Mr Ajaj's case in relation to the surveillance videos was that the footage must have been altered. However, the disciplinary officer decided, having heard Mr Ajaj and having considered the material, that each of the three allegations was made out, that each constituted gross misconduct, and that Mr Ajaj should be dismissed with immediate effect.

Mr Ajaj appealed and the appeal panel concluded that he had substantially exaggerated the extent of his injury. It believed it was probable that Mr Ajaj had not suffered an accident at work and was therefore falsely claiming to be injured. The appeal was dismissed and Mr Ajaj brought a claim for, amongst other things, unfair dismissal.

Employment tribunal decision

The employment tribunal (ET) accepted that Metroline had a potentially fair reason for dismissal (ie conduct) and that it genuinely believed that Mr Ajaj had exaggerated his injury and its effects.

However, it assessed Metroline's genuine belief by reference to capability (not conduct) considerations and held that, notwithstanding evidence of his exaggeration as to his ability to walk, a reasonable employer would have had regard to the specific duties that Mr Ajaj was required to perform and there was no evidence that Mr Ajaj was actually capable of carrying out the duties of a bus driver, which required sitting in one position for lengthy periods.

Given the above, the ET found that the dismissal was unfair but that Mr Ajaj had contributed to his dismissal to the extent of 35 per cent. Both parties appealed.

EAT decision

The EAT held that the ET had incorrectly applied the test for unfair dismissal by focussing on capability considerations and had substituted its own mindset for that of Metroline. Mr Ajaj's capability for doing the work of a bus driver was irrelevant in the context of a misconduct dismissal. The question was whether Metroline had reasonable grounds to believe, based on a reasonable investigation, that Mr Ajaj had misrepresented his injury and its effects and the EAT found that it did.

Specifically the EAT judge commented that “an employee [who] “pulls a sickie” is representing that he is unable to attend work by reason of sickness. If that person is not sick, that seems to me to amount to dishonesty and to a fundamental breach of the trust and confidence that is at the heart of the employer/employee relationship.”
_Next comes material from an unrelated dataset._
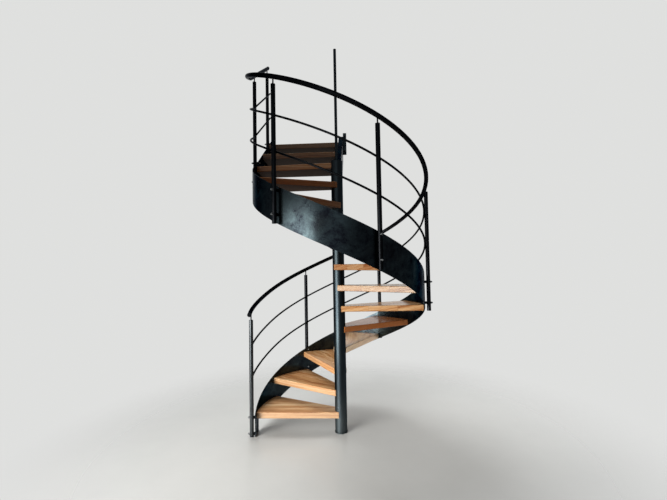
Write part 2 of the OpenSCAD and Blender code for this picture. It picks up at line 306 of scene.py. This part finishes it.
def wood_material(name, seed, turn, front, tone, warmth_and_sheen):
    """The boards run at the angle turn, and the tread's front edge lies at front across them."""
    wood = Shader(name)
    along, across, up = wood.split(wood.position(turn))
    upward = wood.upward()
    in_boards = wood.math("DIVIDE", wood.minus(front, across), BOARD_W)
    board = wood.plus(wood.math("FLOOR", in_boards), seed * TREAD_STEP)
    pick = wood.node("TexWhiteNoise", {"W": board}, noise_dimensions="1D").outputs[0]
    shift = wood.times(pick, BOARD_STEP)

    def cells(x, y, per_metre):
        """A place in a noise that is drawn out along the boards and starts anew with each board."""
        return wood.join(wood.times(x, per_metre[0]), wood.times(y, per_metre[1]), shift)

    # The growth layers lie nearly flat, so they run along the edges and spread out on the top
    sway = wood.noise(cells(along, across, SWAY_CELLS), scale=2.6, detail=3.0, roughness=0.55)
    flat = wood.plus(wood.times(across, LAYER_SLOPE), up)
    layer = wood.plus(flat, wood.times(wood.minus(sway, 0.5), LAYER_SWAY))
    rings = wood.noise(cells(along, layer, RING_CELLS), detail=4.0, roughness=0.60, distortion=0.25)
    through = wood.plus(across, up)
    fibres = wood.noise(cells(along, through, FIBRE_CELLS), detail=3.0, roughness=0.6)
    pores = wood.noise(cells(along, through, PORE_CELLS), detail=1.0, roughness=0.5)
    pores = wood.spread(pores, PORE_FROM, PORE_TO)
    figure = wood.plus(wood.times(rings, RING_SHARE), wood.times(fibres, 1 - RING_SHARE))
    colour = wood.ramp(figure, FIGURE)
    colour = wood.blend(wood.times(pick, DARK_BOARD_SHARE), colour, DARK_BOARD)
    # Above nought the wood is reddened, partly for its own colour and partly as painted warm bounce
    # light; below nought it is paled with painted sheen, less on the tops
    if warmth_and_sheen > 0:
        colour = wood.blend(warmth_and_sheen, colour, RED_WOOD_AND_BOUNCE)
    else:
        painted_sheen = wood.spread(upward, TOP_FROM, TOP_TO, -warmth_and_sheen, -warmth_and_sheen * TOP_SHEEN_SHARE)
        colour = wood.blend(painted_sheen, colour, PAINTED_SHEEN)
    colour = wood.blend(wood.times(pores, PORE_SHARE), colour, PORE)
    off_middle = wood.math("ABSOLUTE", wood.minus(wood.math("FRACT", in_boards), 0.5))
    seam = wood.spread(off_middle, SEAM_FROM, SEAM_TO)
    colour = wood.blend(wood.times(seam, SEAM_SHARE), colour, SEAM)
    wear_and_sheen = wood.noise(wood.position(), scale=5.5, detail=4.0, roughness=0.6)
    wear_and_sheen = wood.plus(wood.times(wear_and_sheen, WEAR_SHARE), wood.times(fibres, 1 - WEAR_SHARE))
    rough = wood.vary(wear_and_sheen, *WOOD_ROUGH)
    # The undersides are left raw and rough, and darkened with painted shade
    raw_shaded_underside = wood.spread(upward, -TOP_TO, -TOP_FROM, 1.0, 0.0)
    rough = wood.math("MAXIMUM", rough, wood.times(raw_shaded_underside, RAW_ROUGH))
    colour = wood.blend(wood.times(raw_shaded_underside, UNDERSIDE_SHADE_SHARE), colour, UNDERSIDE_SHADE)
    hollow = wood.plus(wood.times(pores, PORE_DEPTH), seam)
    height = wood.minus(wood.times(fibres, FIBRE_RISE), hollow)
    # tone scales the colour: partly the wood's own tone, partly painted light and shade
    return wood.surface(Base_Color=wood.toned(colour, tone), Roughness=rough, IOR=WOOD_IOR,
                        Normal=wood.bump(height, WOOD_RELIEF, WOOD_BUMP))


def tread_materials():
    """Each tread's wood, by the tread's name."""
    turn = math.radians(GRAIN_TURN)
    front = TREAD_NARROW_W / 2 * math.cos(turn) - TREAD_WRAP * math.sin(turn)
    materials = {}
    for i, (tone, warmth_and_sheen) in enumerate(TREAD_TONES_AND_PAINTED_LIGHT):
        name = f"tread_{i + 1:02d}"
        if i < WINDERS:
            lie = (FIRST_ANGLE - WINDER_ANGLE * i + GRAIN_TURN, front)
        else:
            lie = (180.0, STRAIGHT_START - STRAIGHT_GOING * (i - WINDERS))
        materials[name] = wood_material("wood_" + name, i, *lie, tone, warmth_and_sheen)
    return materials


# Blackened steel: where the patina turns from dark to pale, and where it begins to gloss
PATINA_FROM = 0.38
PATINA_TO = 0.64
GLOSS_FROM = 0.36
# What the mottle counts for in the small patches, beside the specks
MOTTLE_SHARE = 0.72
# Faint brown patches, and how much of them at the most
BROWN_MOVE = (3.1, 1.7, 0.4)
BROWN_FROM = 0.52
BROWN_TO = 0.75
BROWN_SHARE = 0.55
# Fine scratches: the way they run, and the cells of their noise to the metre
SCRATCH_TURN = 24.0
SCRATCH_CELLS = (16, 900, 16)
SCRATCH_FROM = 0.70
SCRATCH_TO = 0.80
SCRATCH = (0.10, 0.11, 0.12)
SCRATCH_SHARE = 0.10
# Scuffs with a painted sheen: the share of their height up to which they are full, and how strong they
# are between patches
SCUFF_AND_SHEEN_FULL = 0.3
SCUFF_AND_SHEEN_LEAST = 0.7
SCUFF_AND_SHEEN_PATCHES = (0.35, 0.65)
# Their colour, paler to paint a brighter reflection at the foot, how much of it at the most, and how
# much rougher they are
SCUFF_AND_SHEEN = (0.150, 0.175, 0.180)
SCUFF_AND_SHEEN_SHARE = 0.45
SCUFF_AND_SHEEN_ROUGH = 0.20
# What the specks count for in the relief, beside the mottle
SPECK_RISE = 0.3
STEEL_RELIEF = 0.0006
# Tint of steel that is seen along its face, which keeps its edges dark
EDGE_TINT = (0.30, 0.31, 0.33, 1)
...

The outcome of this case is hardly surprising; there is no doubt that “pulling a sickie” is dishonest behaviour. However, the legal test for unfair dismissal has not changed. In order to establish a fair dismissal in cases of misconduct, an employer will need to show that:

  • it believed the employee to be guilty of misconduct;
  • it had reasonable grounds for believing that the employee was guilty of that misconduct; and
  • it had carried out as much investigation as was reasonable in all the circumstances of the case.

It is also important that employers do not jump to conclusions when they see Facebook or other social media posts that suggest an employee is malingering (although, provided an employer’s social media policy allows it, this will be useful evidence in a subsequent investigation into the genuineness of the employee’s sickness).

Finally, it is worth mentioning that covert surveillance will not always be appropriate and in some circumstances it may be necessary to obtain a medical opinion on the surveillance footage, to assess what an employee is and is not able to do, in order to avoid a claim of unfair dismissal.